[Begin RECORDED INFORMATION]

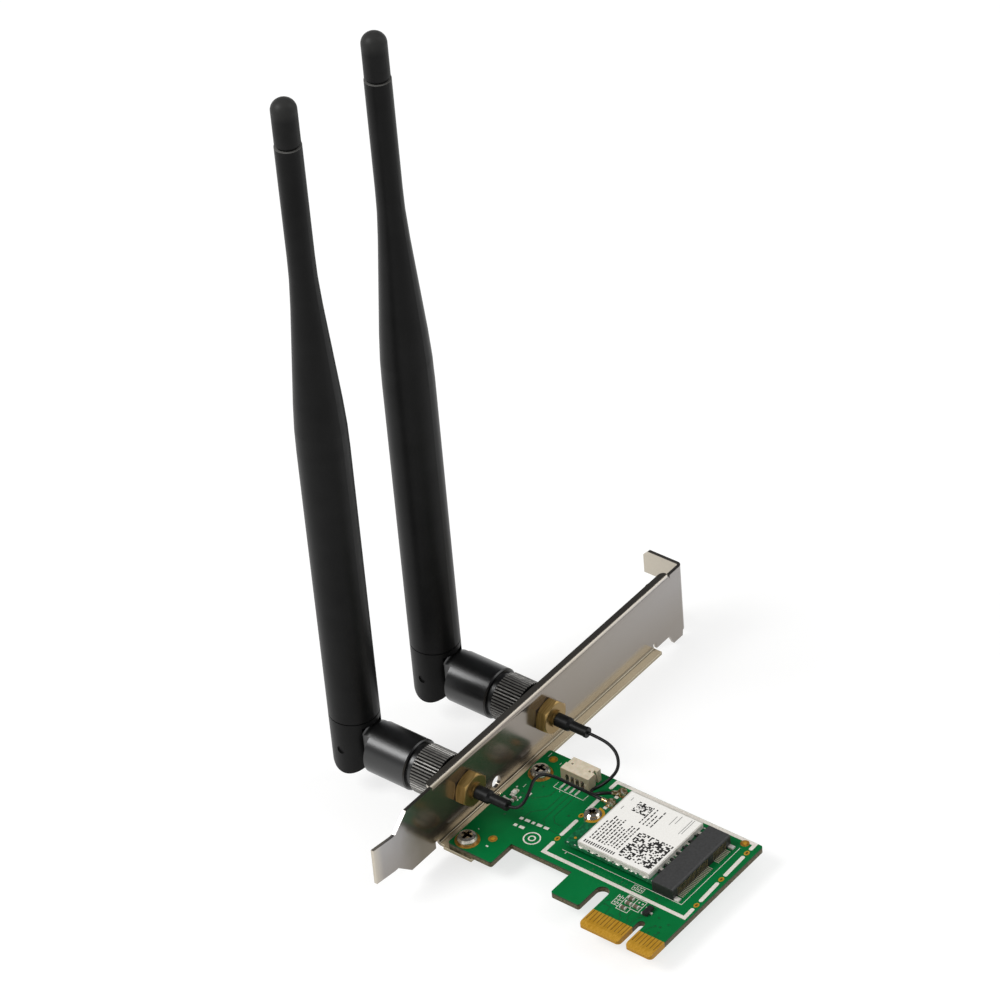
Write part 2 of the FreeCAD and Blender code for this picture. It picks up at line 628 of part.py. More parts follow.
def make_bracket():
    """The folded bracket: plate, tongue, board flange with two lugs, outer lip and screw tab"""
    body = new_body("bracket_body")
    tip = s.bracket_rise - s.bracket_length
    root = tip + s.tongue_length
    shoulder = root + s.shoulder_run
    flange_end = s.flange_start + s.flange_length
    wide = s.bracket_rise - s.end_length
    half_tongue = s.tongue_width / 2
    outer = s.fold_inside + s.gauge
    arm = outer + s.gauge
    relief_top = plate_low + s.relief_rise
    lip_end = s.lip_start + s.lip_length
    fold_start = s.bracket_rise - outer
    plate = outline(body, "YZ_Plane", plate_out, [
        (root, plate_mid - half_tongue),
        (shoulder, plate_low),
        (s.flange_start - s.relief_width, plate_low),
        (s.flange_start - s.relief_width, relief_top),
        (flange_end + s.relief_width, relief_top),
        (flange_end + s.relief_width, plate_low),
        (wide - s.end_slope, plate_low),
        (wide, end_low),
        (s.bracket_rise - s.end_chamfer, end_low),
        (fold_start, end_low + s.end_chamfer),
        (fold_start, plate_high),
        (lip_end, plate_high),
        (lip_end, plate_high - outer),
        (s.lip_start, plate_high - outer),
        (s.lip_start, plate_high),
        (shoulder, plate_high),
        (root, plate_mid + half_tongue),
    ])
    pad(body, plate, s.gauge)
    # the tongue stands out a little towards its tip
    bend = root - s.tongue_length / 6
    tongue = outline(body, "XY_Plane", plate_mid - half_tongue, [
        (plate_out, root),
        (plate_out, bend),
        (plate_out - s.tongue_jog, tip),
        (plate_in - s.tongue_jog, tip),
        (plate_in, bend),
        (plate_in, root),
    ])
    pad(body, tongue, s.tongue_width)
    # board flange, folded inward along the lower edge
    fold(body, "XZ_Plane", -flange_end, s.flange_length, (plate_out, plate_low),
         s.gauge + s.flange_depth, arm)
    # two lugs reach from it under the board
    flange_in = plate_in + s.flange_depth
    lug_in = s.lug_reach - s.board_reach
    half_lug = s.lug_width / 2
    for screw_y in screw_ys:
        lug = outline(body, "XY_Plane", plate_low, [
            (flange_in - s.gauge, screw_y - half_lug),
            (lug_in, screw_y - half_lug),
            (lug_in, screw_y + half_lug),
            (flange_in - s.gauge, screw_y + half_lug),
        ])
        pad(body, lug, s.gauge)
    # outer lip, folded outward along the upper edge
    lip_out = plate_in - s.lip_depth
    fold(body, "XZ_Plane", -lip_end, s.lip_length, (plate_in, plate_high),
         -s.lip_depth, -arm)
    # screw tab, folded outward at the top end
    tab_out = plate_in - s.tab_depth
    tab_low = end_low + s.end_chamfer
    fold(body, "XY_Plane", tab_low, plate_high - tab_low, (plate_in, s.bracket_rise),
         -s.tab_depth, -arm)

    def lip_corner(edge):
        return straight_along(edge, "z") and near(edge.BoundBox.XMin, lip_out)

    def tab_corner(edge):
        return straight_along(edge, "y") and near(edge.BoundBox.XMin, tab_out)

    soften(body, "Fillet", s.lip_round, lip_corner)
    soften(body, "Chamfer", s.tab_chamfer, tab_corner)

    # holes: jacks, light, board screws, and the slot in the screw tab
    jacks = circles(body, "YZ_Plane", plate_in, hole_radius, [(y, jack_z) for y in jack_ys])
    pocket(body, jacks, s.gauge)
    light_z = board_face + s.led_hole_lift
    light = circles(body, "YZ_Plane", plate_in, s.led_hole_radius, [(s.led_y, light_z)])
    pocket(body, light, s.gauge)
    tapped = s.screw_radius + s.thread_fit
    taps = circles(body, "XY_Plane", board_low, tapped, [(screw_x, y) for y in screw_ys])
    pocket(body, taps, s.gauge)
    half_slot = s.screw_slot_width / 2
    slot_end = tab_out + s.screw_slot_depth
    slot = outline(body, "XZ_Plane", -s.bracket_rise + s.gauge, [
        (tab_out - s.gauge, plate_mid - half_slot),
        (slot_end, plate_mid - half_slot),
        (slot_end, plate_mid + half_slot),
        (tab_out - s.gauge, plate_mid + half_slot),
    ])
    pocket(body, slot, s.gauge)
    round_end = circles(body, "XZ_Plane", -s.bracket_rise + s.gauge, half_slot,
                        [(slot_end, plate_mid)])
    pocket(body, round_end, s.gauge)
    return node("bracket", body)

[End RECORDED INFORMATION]

--- GIVEN REQUEST ---
Restate the listing above word for word.

--- RESPONSE ---
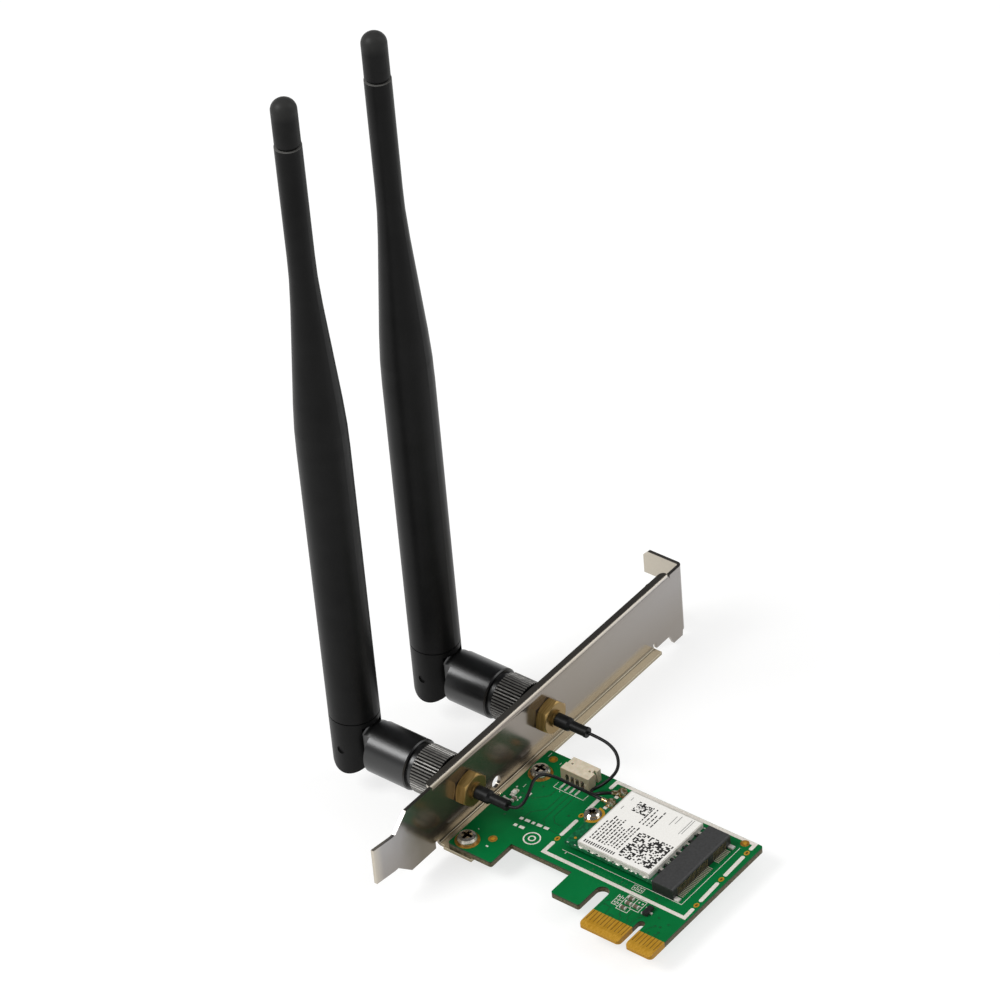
Write part 2 of the FreeCAD and Blender code for this picture. It picks up at line 628 of part.py. More parts follow.
def make_bracket():
    """The folded bracket: plate, tongue, board flange with two lugs, outer lip and screw tab"""
    body = new_body("bracket_body")
    tip = s.bracket_rise - s.bracket_length
    root = tip + s.tongue_length
    shoulder = root + s.shoulder_run
    flange_end = s.flange_start + s.flange_length
    wide = s.bracket_rise - s.end_length
    half_tongue = s.tongue_width / 2
    outer = s.fold_inside + s.gauge
    arm = outer + s.gauge
    relief_top = plate_low + s.relief_rise
    lip_end = s.lip_start + s.lip_length
    fold_start = s.bracket_rise - outer
    plate = outline(body, "YZ_Plane", plate_out, [
        (root, plate_mid - half_tongue),
        (shoulder, plate_low),
        (s.flange_start - s.relief_width, plate_low),
        (s.flange_start - s.relief_width, relief_top),
        (flange_end + s.relief_width, relief_top),
        (flange_end + s.relief_width, plate_low),
        (wide - s.end_slope, plate_low),
        (wide, end_low),
        (s.bracket_rise - s.end_chamfer, end_low),
        (fold_start, end_low + s.end_chamfer),
        (fold_start, plate_high),
        (lip_end, plate_high),
        (lip_end, plate_high - outer),
        (s.lip_start, plate_high - outer),
        (s.lip_start, plate_high),
        (shoulder, plate_high),
        (root, plate_mid + half_tongue),
    ])
    pad(body, plate, s.gauge)
    # the tongue stands out a little towards its tip
    bend = root - s.tongue_length / 6
    tongue = outline(body, "XY_Plane", plate_mid - half_tongue, [
        (plate_out, root),
        (plate_out, bend),
        (plate_out - s.tongue_jog, tip),
        (plate_in - s.tongue_jog, tip),
        (plate_in, bend),
        (plate_in, root),
    ])
    pad(body, tongue, s.tongue_width)
    # board flange, folded inward along the lower edge
    fold(body, "XZ_Plane", -flange_end, s.flange_length, (plate_out, plate_low),
         s.gauge + s.flange_depth, arm)
    # two lugs reach from it under the board
    flange_in = plate_in + s.flange_depth
    lug_in = s.lug_reach - s.board_reach
    half_lug = s.lug_width / 2
    for screw_y in screw_ys:
        lug = outline(body, "XY_Plane", plate_low, [
            (flange_in - s.gauge, screw_y - half_lug),
            (lug_in, screw_y - half_lug),
            (lug_in, screw_y + half_lug),
            (flange_in - s.gauge, screw_y + half_lug),
        ])
        pad(body, lug, s.gauge)
    # outer lip, folded outward along the upper edge
    lip_out = plate_in - s.lip_depth
    fold(body, "XZ_Plane", -lip_end, s.lip_length, (plate_in, plate_high),
         -s.lip_depth, -arm)
    # screw tab, folded outward at the top end
    tab_out = plate_in - s.tab_depth
    tab_low = end_low + s.end_chamfer
    fold(body, "XY_Plane", tab_low, plate_high - tab_low, (plate_in, s.bracket_rise),
         -s.tab_depth, -arm)

    def lip_corner(edge):
        return straight_along(edge, "z") and near(edge.BoundBox.XMin, lip_out)

    def tab_corner(edge):
        return straight_along(edge, "y") and near(edge.BoundBox.XMin, tab_out)

    soften(body, "Fillet", s.lip_round, lip_corner)
    soften(body, "Chamfer", s.tab_chamfer, tab_corner)

    # holes: jacks, light, board screws, and the slot in the screw tab
    jacks = circles(body, "YZ_Plane", plate_in, hole_radius, [(y, jack_z) for y in jack_ys])
    pocket(body, jacks, s.gauge)
    light_z = board_face + s.led_hole_lift
    light = circles(body, "YZ_Plane", plate_in, s.led_hole_radius, [(s.led_y, light_z)])
    pocket(body, light, s.gauge)
    tapped = s.screw_radius + s.thread_fit
    taps = circles(body, "XY_Plane", board_low, tapped, [(screw_x, y) for y in screw_ys])
    pocket(body, taps, s.gauge)
    half_slot = s.screw_slot_width / 2
    slot_end = tab_out + s.screw_slot_depth
    slot = outline(body, "XZ_Plane", -s.bracket_rise + s.gauge, [
        (tab_out - s.gauge, plate_mid - half_slot),
        (slot_end, plate_mid - half_slot),
        (slot_end, plate_mid + half_slot),
        (tab_out - s.gauge, plate_mid + half_slot),
    ])
    pocket(body, slot, s.gauge)
    round_end = circles(body, "XZ_Plane", -s.bracket_rise + s.gauge, half_slot,
                        [(slot_end, plate_mid)])
    pocket(body, round_end, s.gauge)
    return node("bracket", body)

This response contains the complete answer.